Le problème c’est que le lien que tu donnes sur les Pays-Bas doit être l’oeuvre de quelqu’un qui n’a jamais mis les pieds en France (on peut au mioins pas reprocher de ne pas avoir cherché des statistiques, elles n’existent pas). Des mariages mixtes en France ? Oui, ça existe, mais ça reste rare. Pour l’essentiel des mariages, c’est entre gens de même origine. Jusqu’à récemment même, on constatait même que les catholiques et luthériens avaient tendance à se marier surtout au sein de la même religion (tiens, comme aux Pays-Bas)….

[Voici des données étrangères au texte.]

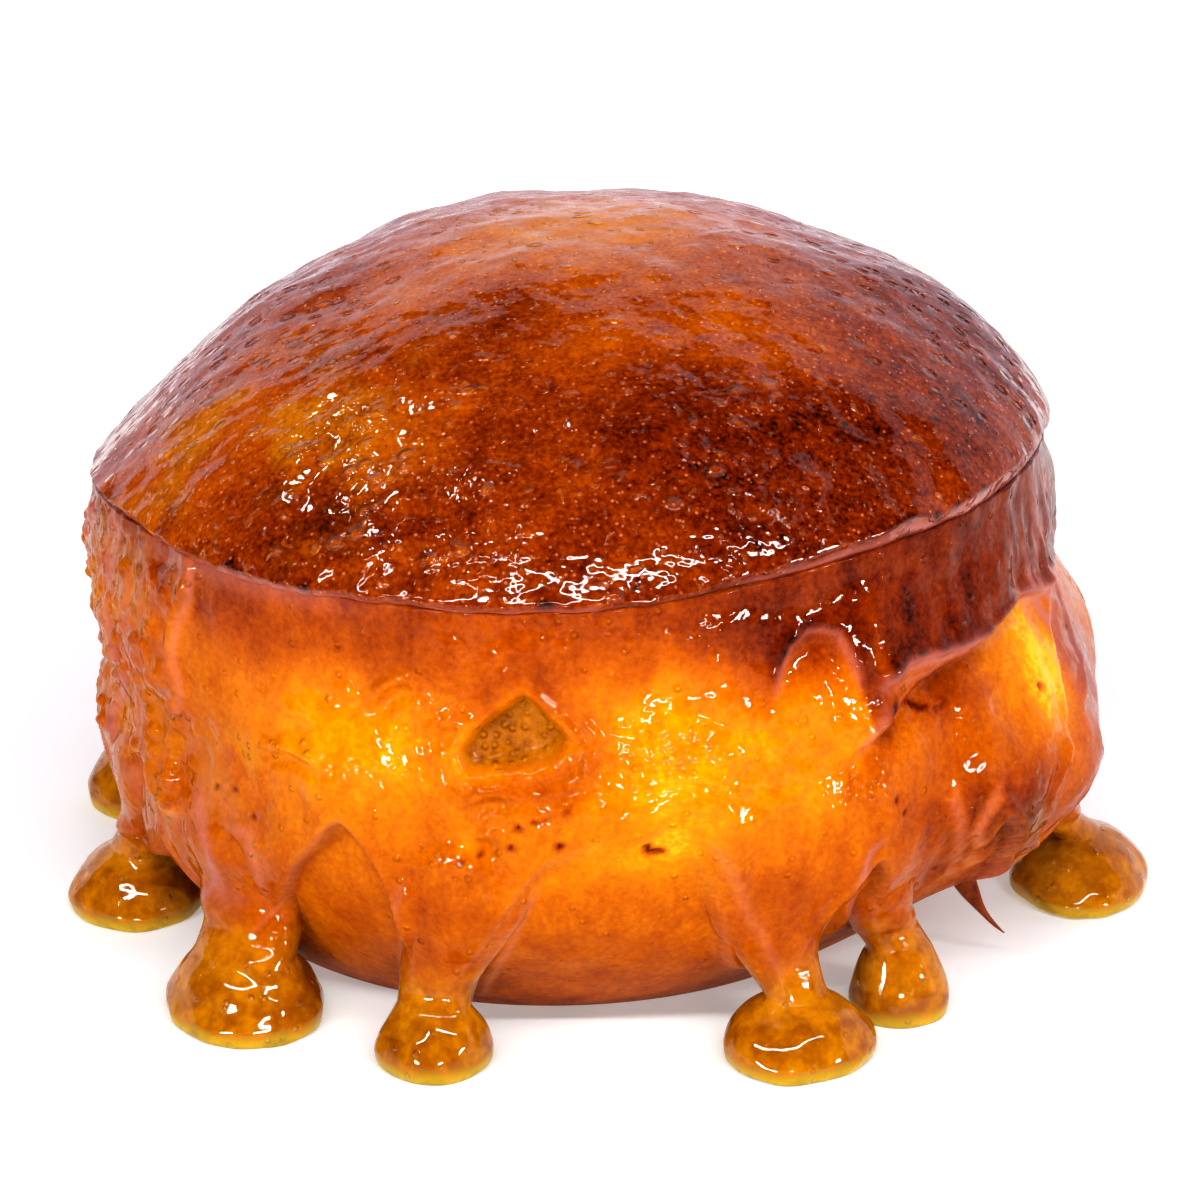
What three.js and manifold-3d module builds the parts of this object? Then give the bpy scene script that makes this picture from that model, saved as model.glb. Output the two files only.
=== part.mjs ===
// Filled doughnut, whole and uncut, wholly coated in hard caramel.
// A domed cap with a sharp rim sits on a round side that tucks in towards a flat base.
// The caramel hangs round the side as a curtain with a scalloped lower edge, and runs
// off it in thick strands that each end in a pool on the surface the doughnut stands on.
// One piece: the strands, pools and the spike of caramel are fused to the doughnut.
// Millimetres, +Z up. The origin is on the flat base; the front faces -Y.
// Azimuths are in degrees from the front, positive towards +X.

import * as THREE from 'three';
import { mergeVertices } from 'three/addons/utils/BufferGeometryUtils.js';
import Module from 'manifold-3d';

// ---- driving dimensions ----

const TOTAL_HEIGHT = 58.1;
const BASE_RADIUS = 29.5; // flat round it rests on
const BELT_RADIUS = 41.4; // widest part of the side
const BELT_HEIGHT = 20;
const RIM_RADIUS = 39.3; // where the cap meets the side
const RIM_SHOULDER = 34; // the side has drawn in to the rim radius by here

// The doughnut leans: base and rim lie a little left of the belt.
const BASE_SHIFT = -4.0;
const RIM_SHIFT = -2.5;
const RIM_SHIFT_BACK = -1.0;

// The rim is not level: height over the base, and how it rises to the right and falls in front.
const RIM_HEIGHT = 39.2;
const RIM_RISE_RIGHT = 1.6;
const RIM_FALL_FRONT = 0.5;
const RIM_WAVE = 0.5;

// Fullness of the cap: how fast it draws in and how fast it rises, round the rim.
const CAP_DRAW_IN = 0.94;
const CAP_RISE = 1.5;

const RIM_LIP = 0.6; // the rim stands proud of the side
const CURTAIN_THICKNESS = 1.3;
const LEFT_CRUST = 1.1; // thick bubbled caramel high on the left, above where it has slipped
const CURTAIN_EDGE = 20; // height of the curtain's edge between two runs
const EDGE_ROUND = 1.3; // half height over which that edge rounds off
const CURTAIN_LOW = 5; // the lowest that any fold of it comes
const SKIRT_THICKNESS = 2.1; // loose sheet low on the right

// Folds where the curtain comes lower: [azimuth, half width in degrees, drop]
const CURTAIN_FOLDS = [
  [-98, 9, 13], [-66, 13, 13], [-50, 11, 13], [-41, 8, 14], [-15, 7, 14], [21, 8.5, 14],
  [38, 6.5, 13], [58, 9, 13], [76, 12, 13],
  [108, 8, 14], [139, 9, 13], [168, 7, 14], [-152, 9, 13], [-126, 8, 14],
];

// Runs of caramel. top: where the run starts on the side. fan and neck: its full widths
// on the side and just over its pool.
// pool: azimuth and reach of its middle, full width across, full depth, height.
const RUNS = [
  { name: 'front', azimuth: -14, top: 25, fan: 12, neck: 6, pool: [-18.3, 40.4, 8.8, 8.8, 5] },
  { name: 'front_right', azimuth: 22, top: 25, fan: 16, neck: 5, pool: [22.2, 40.4, 12.4, 10.6, 5.2] },
  { name: 'right_front', azimuth: 36.5, top: 18, fan: 9, neck: 5.4, pool: [38.5, 38.2, 7.8, 8, 6.2] },
  { name: 'right', azimuth: 74, top: 20, fan: 9, neck: 5.4, pool: [81, 42.4, 15, 12.4, 5.4] },
  { name: 'front_left', azimuth: -44, top: 22, fan: 14, neck: 9.2, pool: [-42.6, 41.6, 13.4, 12, 5.6] },
  { name: 'left', azimuth: -69, top: 24, fan: 10, neck: 6.2, pool: [-75.5, 41, 12.4, 12, 5.6] },
  { name: 'left_back', azimuth: -98, top: 21, fan: 11, neck: 8, pool: [-106.5, 43.6, 12.4, 12, 6.4] },
  { name: 'back_right', azimuth: 108, top: 23, fan: 10, neck: 5.4, pool: [107, 40.4, 10, 9.6, 5] },
  { name: 'right_of_back', azimuth: 139, top: 25, fan: 14, neck: 6, pool: [137, 40.6, 12, 10.6, 5] },
  { name: 'back', azimuth: 168, top: 23, fan: 10, neck: 5.4, pool: [170, 39.8, 9, 9, 5.2] },
  { name: 'left_of_back', azimuth: -152, top: 24, fan: 13, neck: 6.4, pool: [-150, 40.8, 11.4, 10.6, 5] },
  { name: 'back_left', azimuth: -126, top: 22, fan: 10, neck: 5.6, pool: [-128, 40.6, 9.6, 9.6, 5] },
];
const LEAVE_HEIGHT = 12; // the runs leave the undercut side here and hang free
const RUN_PROUD = 1.5; // how far a run stands out of the curtain
const RUN_ROOT = 5.5; // depth of a run on the side, most of it sunk in
const RUN_FADE = 8; // a run sinks into the curtain over this height below its top
const STRAND_DEPTH = 0.78; // a hanging strand is this much less deep than wide
const POOL_FOOT = 0.9; // a pool's outline on the surface, as a share of its widest

// Pocket in the front of the side, a rounded triangle filled with caramel.
const POCKET = { azimuth: -6.5, height: 28, size: 3.3, depth: 1.3, lip: 0.6 };

// Torn fold at the right of the front: a crease that climbs to the right.
const CREASE = { from: 28, to: 62, low: 24, high: 31.5, depth: 1.0, width: 1.3 };

// Thin spike of caramel hanging from the loose sheet.
const SPIKE = { azimuth: 57, top: 9.5, tip: 2.6, reach: 36.5, tipReach: 39.4, width: 3.2, depth: 1.8 };

// Mesh fineness.
const COLUMNS = 92;
const SIDE_ROWS = 23;
const CAP_ROWS = 12;
const BASE_ROWS = 1;
const RUN_COLUMNS = 12;
const RUN_ROWS = 13;

// ---- small helpers ----

const RAD = Math.PI / 180;
const clamp = (x, lo, hi) => Math.min(hi, Math.max(lo, x));
const lerp = (a, b, t) => a + (b - a) * t;
const smoothstep = (lo, hi, x) => {
  const t = clamp((x - lo) / (hi - lo), 0, 1);
  return t * t * (3 - 2 * t);
};
const bell = (x, width) => Math.exp(-((x / width) ** 2));
const turn = (azimuth) => azimuth - 360 * Math.round(azimuth / 360);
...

Des écoles ‘mixtes’ en France ? La carte scolaire n’a qu’un caractère théorique. Comme les étrangers ont tendance à se regrouper dans certains quartiers, tu as des classes avec 32 allochtones sur 35 élèves. A l’inverse si tu habites dans le 5ième arrondissement de Paris, tu peux être à peu près certain d’aller à l’école entre bon français catholiques de droite.

Désolé pour le lien pauvre en info mais je n’ai pas réussi à remettre la main sur le reportage de ARTE consacré à la communauté surinamienne au Pays-Bas. Dans mon billet, je ne dis pas que les données n’existent pas. Au contraire, je souligne que les chiffres existent car sans eux on ne peut pas cartographier les phénomènes liés aux communautés et donc agir en conséquence si il y a lieu. Ce que soulève mon poste c’est que en France comme ailleurs, ces chiffres sont maintenus secrets car il y a une réel difficulté (dans la forme) à les communiquer. Toute maladresse donne lieu à une récupération politique et à des débordements sociaux. On a donc inventé une « langue de bois » pour en parler sans en parler, en ménageant toutes les susceptibilités possibles.